UIS Neno ma Uis Pah. Muit sam Babnain Mollo Miomafo pah manifu Lema a’fa manamas. Anmui fatu kanaf, oekanaf, haukanaf, ma afu. Napoetan Lomit neo ale atoni le ankius ma anen. Nako manas anpe hit bab fin nem ma anhunun. Ue, ae, uhue, Na’ko Buraen sin Lospalos. Usi Liurai, Sonbai, Ifo Bere, Fahik Bere, Onane Tsu Kune, Naike Kune, Jabi Uf, Besi Uf
(Dewa langit dan dewi bumi suku Mollo Miomafo tercinta. Pemberi kesuburan dan pencipta segala sesuatu.
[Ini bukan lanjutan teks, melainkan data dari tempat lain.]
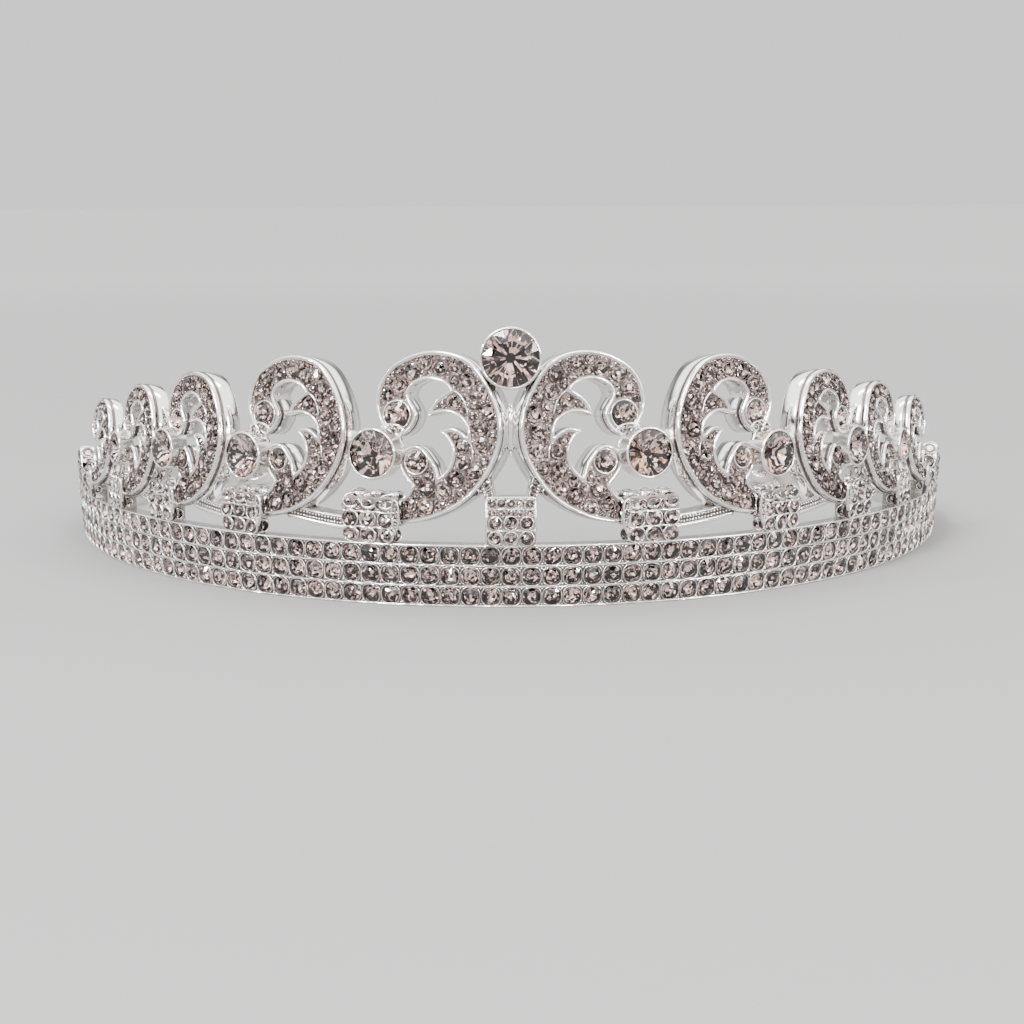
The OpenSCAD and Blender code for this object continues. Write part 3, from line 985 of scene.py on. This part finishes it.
def top_of_band(s):
    beyond = plan(s)[1] - (BEND_Y - REAR_R * np.cos(rad(TAPER_FROM)))
    return BAND_H - max(0.0, beyond) * np.tan(rad(TAPER_ANGLE))


def make_band_lines():
    """Lines between the rows, waved by the collets, and the rounded edges of the band."""
    lines = Build()
    last = (STONES_EACH_SIDE + 0.5) * STONE_PITCH
    flat = 0.1

    def wave(s):
        return 0.14 * (abs(np.cos(np.pi * s / STONE_PITCH)) - 0.5) if s < last else 0.0

    heights = [
        (lambda s: 0.17, 0.17, 0.16),
        (lambda s: ROW_H + wave(s), 0.10, 0.15),
        (lambda s: min(2 * ROW_H + wave(s), top_of_band(s) - 0.25), 0.10, 0.15),
        (lambda s: top_of_band(s) - 0.17, 0.18, 0.2)]
    lengths = np.arange(-END_LEN + 0.3, END_LEN - 0.29, STONE_PITCH / 8)
    for height, half, proud in heights:
        spots = np.array([
            band_spot(1 if s >= 0 else -1, abs(s), height(abs(s)), proud) for s in lengths])
        section = round_profile(proud + flat, half, 8, (-flat, 0.0))
        lines.add(sweep(spots[:, :3, 3], -spots[:, :3, 1], spots[:, :3, 2], section, False))
    lines.finish("band_lines", [silver], "metal")


# Centre stone and link stones

def link_frame(i, side):
    s, z, _ = LINKS[i]
    return on_band(side, s, z, LINK_TURN, LINK_TILT) @ shift(0, LINK_Y, 0)


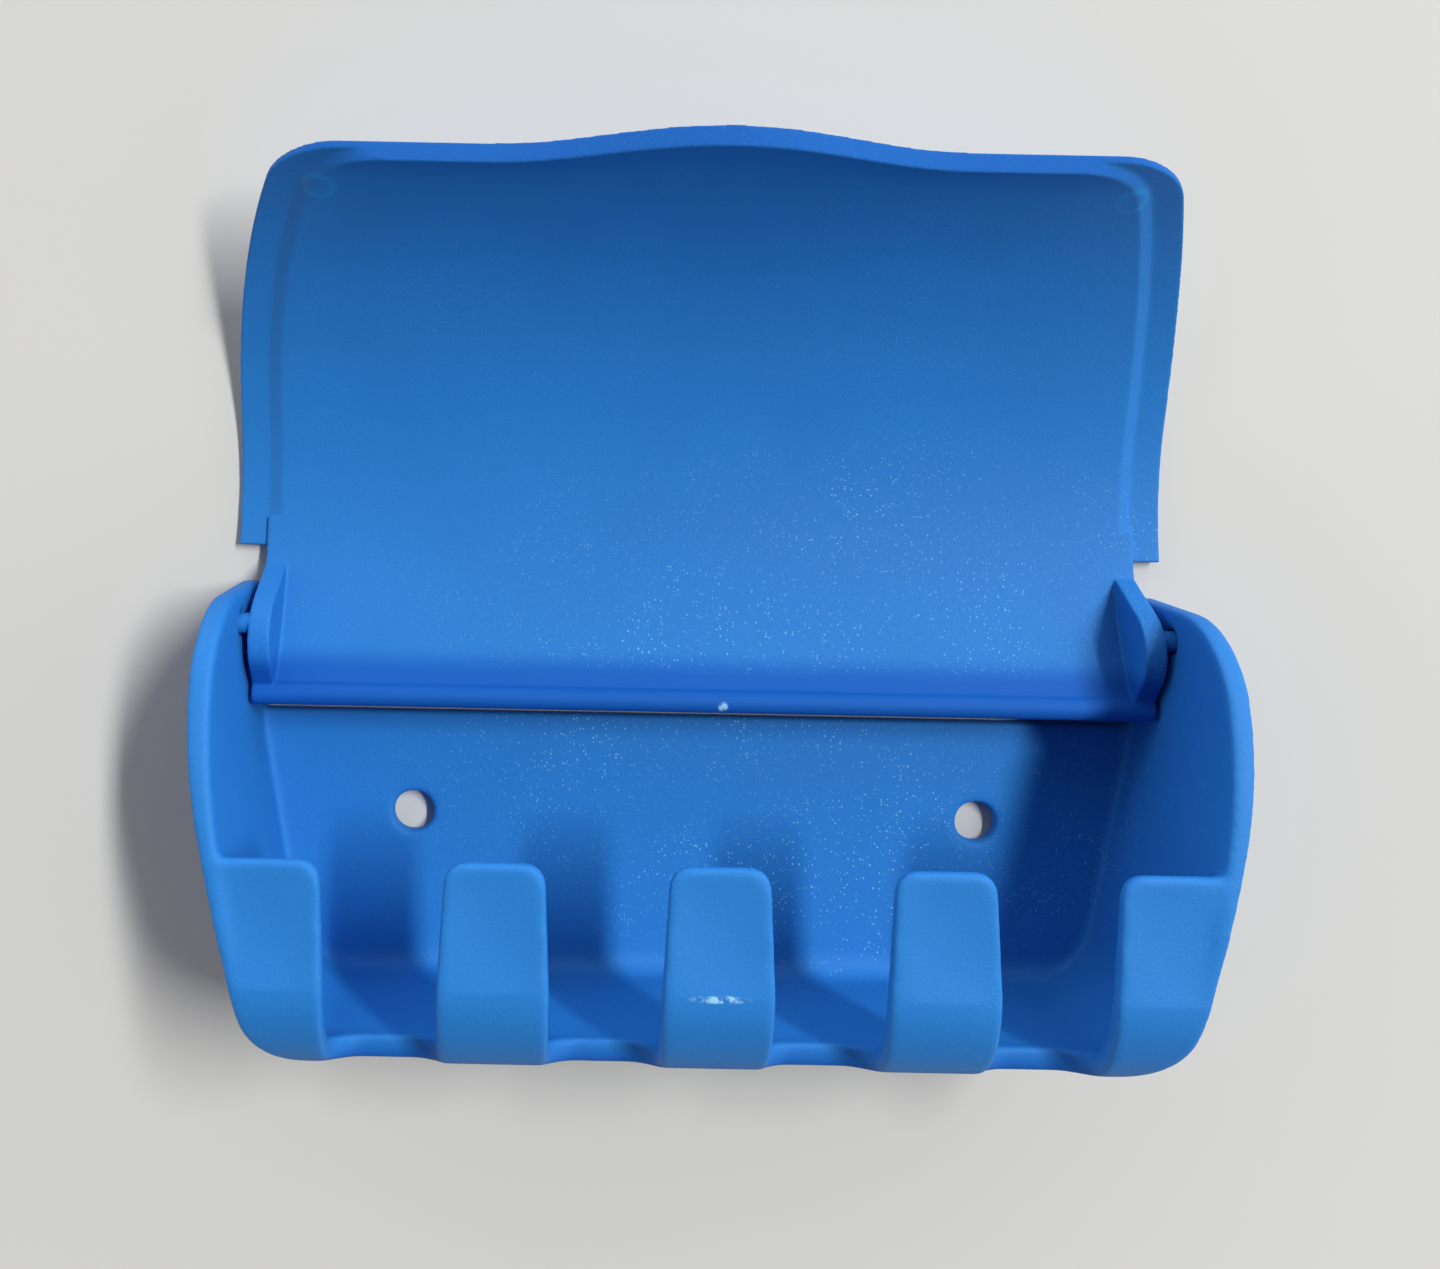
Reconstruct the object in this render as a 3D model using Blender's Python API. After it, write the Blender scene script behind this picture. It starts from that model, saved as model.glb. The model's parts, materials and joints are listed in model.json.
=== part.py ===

Dewa yang membangkitkan roh dan daging bagi mereka yang melihat dan mendengar. Mencipta beribu-ribu suku bangsa Timor yang terbentang dari Buraen, ujung barat Timor, sampai Lospalos, ujung timur pulau Timor, lengkap dengan hutan, gunung, batu, air, dan sungai. Semuanya sebagai pelengkap kesejahteraan. Kami mengajak datang ke tempat ini dan saksikan janji setia kami: anak-cucu suku Mollo Miomafo).
Kalimat pembuka sumpah adat itu mengawali seluruh rangkaian ritus kelestarian hutan, gunung, sungai, dan batu di kalangan suku Mollo, di Desa Tune, Kecamatan Mollo Selatan, Kabupaten Timor Tengah Selatan (TTS), Nusa Tenggara Timur (NTT), pertengahan Junilalu. Suku Mollo berdiam di tujuh kecamatan di TTS.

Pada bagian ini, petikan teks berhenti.